Input records:
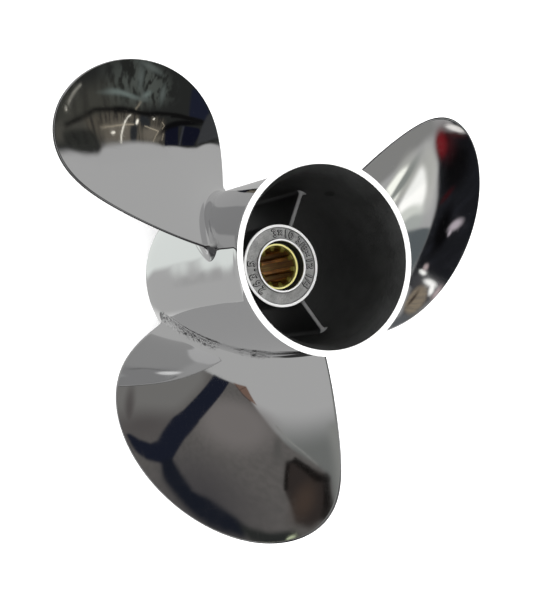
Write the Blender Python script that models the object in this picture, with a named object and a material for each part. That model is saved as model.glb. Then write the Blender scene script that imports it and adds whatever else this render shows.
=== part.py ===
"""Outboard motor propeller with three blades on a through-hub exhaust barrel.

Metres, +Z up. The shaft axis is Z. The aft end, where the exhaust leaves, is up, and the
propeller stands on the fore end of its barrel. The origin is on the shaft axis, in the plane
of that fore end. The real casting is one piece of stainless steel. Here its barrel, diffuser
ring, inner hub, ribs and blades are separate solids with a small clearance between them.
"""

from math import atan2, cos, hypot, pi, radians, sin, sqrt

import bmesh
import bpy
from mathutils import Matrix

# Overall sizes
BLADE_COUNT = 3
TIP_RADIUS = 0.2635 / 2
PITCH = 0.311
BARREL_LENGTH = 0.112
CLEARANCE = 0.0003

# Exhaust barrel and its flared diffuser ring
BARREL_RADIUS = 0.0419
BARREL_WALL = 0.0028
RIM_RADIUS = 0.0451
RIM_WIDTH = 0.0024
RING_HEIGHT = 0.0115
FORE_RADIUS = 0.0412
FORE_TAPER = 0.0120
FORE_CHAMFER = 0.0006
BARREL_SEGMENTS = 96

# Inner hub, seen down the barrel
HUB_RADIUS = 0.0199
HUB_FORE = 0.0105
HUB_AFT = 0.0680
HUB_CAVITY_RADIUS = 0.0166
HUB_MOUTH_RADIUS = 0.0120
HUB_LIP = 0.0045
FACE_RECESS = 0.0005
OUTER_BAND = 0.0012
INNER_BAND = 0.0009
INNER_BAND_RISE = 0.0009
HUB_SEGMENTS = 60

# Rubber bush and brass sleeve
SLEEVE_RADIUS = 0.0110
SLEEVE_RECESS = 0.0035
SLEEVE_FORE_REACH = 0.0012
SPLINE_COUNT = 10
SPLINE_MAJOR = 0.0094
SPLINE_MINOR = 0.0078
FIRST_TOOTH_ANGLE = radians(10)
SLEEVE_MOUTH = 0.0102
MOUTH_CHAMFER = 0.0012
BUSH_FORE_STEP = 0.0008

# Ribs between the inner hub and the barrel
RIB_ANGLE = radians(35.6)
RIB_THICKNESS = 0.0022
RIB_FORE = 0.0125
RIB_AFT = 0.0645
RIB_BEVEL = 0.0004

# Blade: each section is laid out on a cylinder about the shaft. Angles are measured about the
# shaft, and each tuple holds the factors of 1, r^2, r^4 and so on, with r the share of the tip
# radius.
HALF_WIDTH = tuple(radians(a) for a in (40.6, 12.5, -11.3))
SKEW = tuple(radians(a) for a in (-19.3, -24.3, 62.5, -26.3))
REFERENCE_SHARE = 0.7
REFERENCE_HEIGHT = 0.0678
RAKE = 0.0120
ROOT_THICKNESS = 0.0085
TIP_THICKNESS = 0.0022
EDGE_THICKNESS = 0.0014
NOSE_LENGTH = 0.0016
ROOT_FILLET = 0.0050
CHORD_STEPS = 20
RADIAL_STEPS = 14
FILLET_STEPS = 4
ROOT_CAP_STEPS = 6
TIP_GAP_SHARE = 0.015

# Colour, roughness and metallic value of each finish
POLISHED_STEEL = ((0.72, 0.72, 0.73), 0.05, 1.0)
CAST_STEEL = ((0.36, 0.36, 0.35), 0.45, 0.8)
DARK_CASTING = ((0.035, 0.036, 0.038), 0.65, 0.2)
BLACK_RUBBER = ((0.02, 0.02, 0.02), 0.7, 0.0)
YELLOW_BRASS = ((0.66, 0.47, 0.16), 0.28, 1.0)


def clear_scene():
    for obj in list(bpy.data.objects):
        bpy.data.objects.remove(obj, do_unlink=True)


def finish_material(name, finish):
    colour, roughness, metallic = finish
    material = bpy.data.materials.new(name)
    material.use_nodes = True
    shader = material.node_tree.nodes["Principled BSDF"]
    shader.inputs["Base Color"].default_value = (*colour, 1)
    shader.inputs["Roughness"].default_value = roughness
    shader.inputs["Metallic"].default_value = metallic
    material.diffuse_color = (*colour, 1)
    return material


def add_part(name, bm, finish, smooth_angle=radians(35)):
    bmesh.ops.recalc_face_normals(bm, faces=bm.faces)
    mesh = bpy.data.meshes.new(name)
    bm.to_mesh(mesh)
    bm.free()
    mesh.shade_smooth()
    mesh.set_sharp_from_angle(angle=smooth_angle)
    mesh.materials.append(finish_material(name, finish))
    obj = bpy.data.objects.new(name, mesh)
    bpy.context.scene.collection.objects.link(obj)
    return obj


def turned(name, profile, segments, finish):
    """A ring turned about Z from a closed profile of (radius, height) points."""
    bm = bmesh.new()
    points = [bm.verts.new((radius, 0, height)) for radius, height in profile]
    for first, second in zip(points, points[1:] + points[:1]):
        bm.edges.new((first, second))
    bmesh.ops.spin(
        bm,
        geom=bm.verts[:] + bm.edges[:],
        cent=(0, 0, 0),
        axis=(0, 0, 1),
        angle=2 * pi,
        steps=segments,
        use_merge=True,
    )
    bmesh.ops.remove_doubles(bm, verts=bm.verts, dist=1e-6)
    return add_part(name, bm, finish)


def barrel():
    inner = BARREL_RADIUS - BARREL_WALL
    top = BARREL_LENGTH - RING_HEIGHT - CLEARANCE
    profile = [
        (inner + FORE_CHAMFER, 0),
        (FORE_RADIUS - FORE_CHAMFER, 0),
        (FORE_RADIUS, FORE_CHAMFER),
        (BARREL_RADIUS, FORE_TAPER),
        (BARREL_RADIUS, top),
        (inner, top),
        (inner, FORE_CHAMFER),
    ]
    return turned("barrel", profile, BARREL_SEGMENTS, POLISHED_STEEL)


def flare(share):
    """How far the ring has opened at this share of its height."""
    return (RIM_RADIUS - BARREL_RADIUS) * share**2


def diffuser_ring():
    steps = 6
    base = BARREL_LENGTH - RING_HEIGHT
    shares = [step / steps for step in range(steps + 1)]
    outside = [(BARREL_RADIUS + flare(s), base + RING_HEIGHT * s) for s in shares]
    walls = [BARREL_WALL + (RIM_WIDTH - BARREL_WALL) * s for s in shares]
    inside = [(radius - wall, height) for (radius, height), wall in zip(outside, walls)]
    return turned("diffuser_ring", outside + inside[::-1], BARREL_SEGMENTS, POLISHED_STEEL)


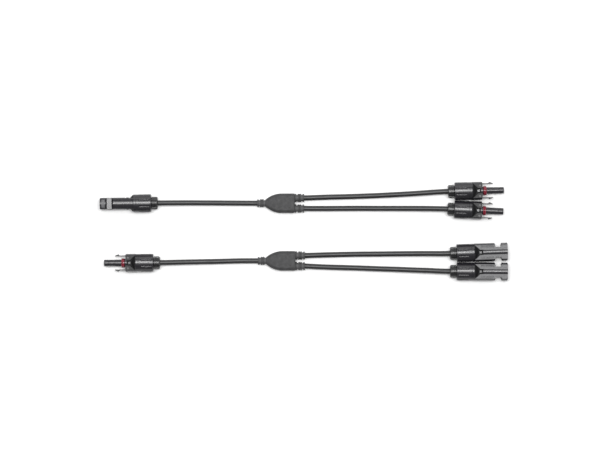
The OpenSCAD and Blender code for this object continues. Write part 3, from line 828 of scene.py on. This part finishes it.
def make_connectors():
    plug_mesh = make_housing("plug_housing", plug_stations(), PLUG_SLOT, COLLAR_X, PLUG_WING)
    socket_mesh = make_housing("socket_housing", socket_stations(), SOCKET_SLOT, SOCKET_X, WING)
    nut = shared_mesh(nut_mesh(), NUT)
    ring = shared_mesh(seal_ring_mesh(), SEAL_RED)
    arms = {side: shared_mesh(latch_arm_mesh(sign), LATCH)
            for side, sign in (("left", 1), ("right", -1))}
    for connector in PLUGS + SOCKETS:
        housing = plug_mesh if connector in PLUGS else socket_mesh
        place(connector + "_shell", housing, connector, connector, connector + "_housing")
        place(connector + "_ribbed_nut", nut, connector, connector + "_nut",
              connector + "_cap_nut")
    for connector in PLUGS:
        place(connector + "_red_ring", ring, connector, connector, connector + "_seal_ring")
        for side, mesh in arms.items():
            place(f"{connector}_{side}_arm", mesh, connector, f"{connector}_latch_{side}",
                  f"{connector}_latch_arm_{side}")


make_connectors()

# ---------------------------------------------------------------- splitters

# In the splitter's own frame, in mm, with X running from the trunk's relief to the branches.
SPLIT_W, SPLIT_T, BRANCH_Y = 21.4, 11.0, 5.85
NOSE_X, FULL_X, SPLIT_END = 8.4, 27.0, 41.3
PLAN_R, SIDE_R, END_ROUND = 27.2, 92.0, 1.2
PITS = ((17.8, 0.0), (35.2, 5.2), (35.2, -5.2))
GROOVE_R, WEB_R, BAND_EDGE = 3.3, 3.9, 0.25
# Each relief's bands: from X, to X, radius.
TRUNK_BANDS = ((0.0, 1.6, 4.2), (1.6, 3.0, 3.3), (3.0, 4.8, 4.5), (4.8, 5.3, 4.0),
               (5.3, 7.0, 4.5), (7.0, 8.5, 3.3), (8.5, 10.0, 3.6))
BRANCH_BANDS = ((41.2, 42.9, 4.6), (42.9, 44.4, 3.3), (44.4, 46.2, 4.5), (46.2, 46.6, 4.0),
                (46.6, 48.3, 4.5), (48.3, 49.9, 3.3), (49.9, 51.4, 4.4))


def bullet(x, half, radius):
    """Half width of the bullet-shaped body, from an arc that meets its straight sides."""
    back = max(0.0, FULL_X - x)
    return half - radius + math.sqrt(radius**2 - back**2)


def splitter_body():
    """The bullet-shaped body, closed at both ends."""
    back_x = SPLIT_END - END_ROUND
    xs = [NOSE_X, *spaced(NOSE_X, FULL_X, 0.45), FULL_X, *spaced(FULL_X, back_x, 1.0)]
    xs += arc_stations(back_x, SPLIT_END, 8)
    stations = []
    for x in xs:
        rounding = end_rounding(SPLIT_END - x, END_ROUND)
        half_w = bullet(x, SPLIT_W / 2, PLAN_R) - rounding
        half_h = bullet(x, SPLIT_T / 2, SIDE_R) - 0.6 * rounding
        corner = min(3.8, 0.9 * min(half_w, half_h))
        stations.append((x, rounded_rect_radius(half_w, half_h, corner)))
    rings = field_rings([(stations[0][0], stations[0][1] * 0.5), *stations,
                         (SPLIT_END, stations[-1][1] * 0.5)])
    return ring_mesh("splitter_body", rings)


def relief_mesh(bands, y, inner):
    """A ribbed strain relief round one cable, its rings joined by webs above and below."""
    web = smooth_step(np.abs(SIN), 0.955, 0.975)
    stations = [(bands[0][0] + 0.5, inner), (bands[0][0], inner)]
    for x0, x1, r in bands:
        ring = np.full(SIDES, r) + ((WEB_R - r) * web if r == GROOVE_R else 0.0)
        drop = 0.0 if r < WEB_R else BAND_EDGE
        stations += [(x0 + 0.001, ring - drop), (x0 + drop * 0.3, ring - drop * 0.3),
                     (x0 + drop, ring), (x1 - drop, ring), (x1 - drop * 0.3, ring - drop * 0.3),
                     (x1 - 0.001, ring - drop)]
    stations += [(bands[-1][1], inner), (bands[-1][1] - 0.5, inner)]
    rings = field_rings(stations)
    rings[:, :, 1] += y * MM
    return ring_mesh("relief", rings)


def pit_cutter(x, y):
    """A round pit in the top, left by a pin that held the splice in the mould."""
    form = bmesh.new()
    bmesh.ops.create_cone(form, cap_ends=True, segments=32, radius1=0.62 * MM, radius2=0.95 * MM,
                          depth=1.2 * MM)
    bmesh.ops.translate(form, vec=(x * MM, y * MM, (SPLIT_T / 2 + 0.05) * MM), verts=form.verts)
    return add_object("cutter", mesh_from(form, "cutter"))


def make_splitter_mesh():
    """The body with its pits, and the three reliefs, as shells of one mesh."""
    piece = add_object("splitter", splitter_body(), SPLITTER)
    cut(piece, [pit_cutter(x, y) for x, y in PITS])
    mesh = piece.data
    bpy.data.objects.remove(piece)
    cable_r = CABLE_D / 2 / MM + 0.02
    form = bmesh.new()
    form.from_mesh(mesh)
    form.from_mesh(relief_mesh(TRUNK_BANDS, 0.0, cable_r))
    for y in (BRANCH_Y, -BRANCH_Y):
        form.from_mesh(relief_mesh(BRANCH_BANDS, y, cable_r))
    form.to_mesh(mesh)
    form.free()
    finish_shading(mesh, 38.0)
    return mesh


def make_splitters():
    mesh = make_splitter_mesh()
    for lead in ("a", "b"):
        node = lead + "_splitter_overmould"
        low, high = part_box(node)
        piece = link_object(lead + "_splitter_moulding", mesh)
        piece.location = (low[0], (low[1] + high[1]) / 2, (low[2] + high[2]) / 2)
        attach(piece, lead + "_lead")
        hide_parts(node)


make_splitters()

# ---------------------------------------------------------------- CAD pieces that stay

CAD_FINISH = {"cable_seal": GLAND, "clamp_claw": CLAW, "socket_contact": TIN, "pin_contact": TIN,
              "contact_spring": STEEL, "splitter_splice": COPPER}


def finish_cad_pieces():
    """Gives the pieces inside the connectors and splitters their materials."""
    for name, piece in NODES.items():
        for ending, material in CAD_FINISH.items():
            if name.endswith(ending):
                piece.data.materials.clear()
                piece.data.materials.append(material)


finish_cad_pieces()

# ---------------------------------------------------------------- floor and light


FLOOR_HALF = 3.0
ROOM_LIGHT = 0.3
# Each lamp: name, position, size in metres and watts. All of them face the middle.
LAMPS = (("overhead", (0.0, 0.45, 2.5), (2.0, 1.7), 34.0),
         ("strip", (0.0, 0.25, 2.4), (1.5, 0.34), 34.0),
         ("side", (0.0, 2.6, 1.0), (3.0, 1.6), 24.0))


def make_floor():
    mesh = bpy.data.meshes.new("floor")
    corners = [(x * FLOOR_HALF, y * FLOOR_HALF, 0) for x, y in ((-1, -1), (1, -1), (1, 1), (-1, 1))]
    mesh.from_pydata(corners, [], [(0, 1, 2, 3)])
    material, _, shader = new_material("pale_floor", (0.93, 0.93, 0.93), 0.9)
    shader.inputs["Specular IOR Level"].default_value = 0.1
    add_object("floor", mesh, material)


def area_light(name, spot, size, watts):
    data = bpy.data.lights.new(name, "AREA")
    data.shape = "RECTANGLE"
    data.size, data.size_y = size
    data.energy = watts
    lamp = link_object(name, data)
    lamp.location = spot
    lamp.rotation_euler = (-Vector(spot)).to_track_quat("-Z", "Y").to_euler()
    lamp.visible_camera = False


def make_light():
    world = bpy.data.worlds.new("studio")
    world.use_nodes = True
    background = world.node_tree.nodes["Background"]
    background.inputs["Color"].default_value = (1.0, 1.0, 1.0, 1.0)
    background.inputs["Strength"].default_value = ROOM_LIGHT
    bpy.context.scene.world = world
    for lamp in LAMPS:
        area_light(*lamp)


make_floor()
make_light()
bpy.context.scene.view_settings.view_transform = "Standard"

Goal: Beginning at the first line of the records, give again each line exactly as written, ending with the line that contains "through-hub exhaust barrel.".

Exercise result:
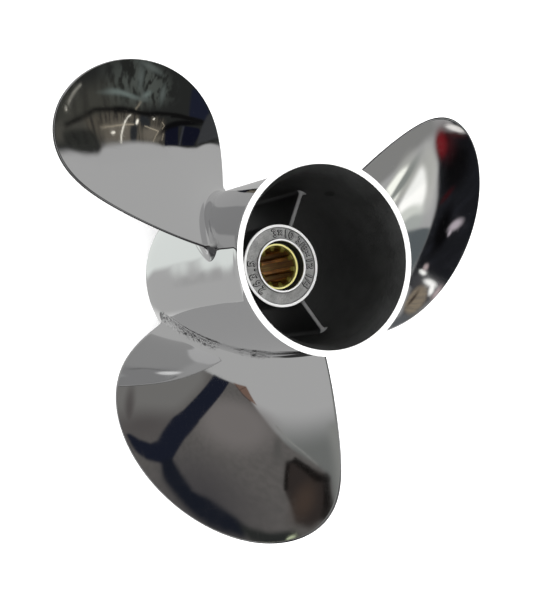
Write the Blender Python script that models the object in this picture, with a named object and a material for each part. That model is saved as model.glb. Then write the Blender scene script that imports it and adds whatever else this render shows.
=== part.py ===
"""Outboard motor propeller with three blades on a through-hub exhaust barrel.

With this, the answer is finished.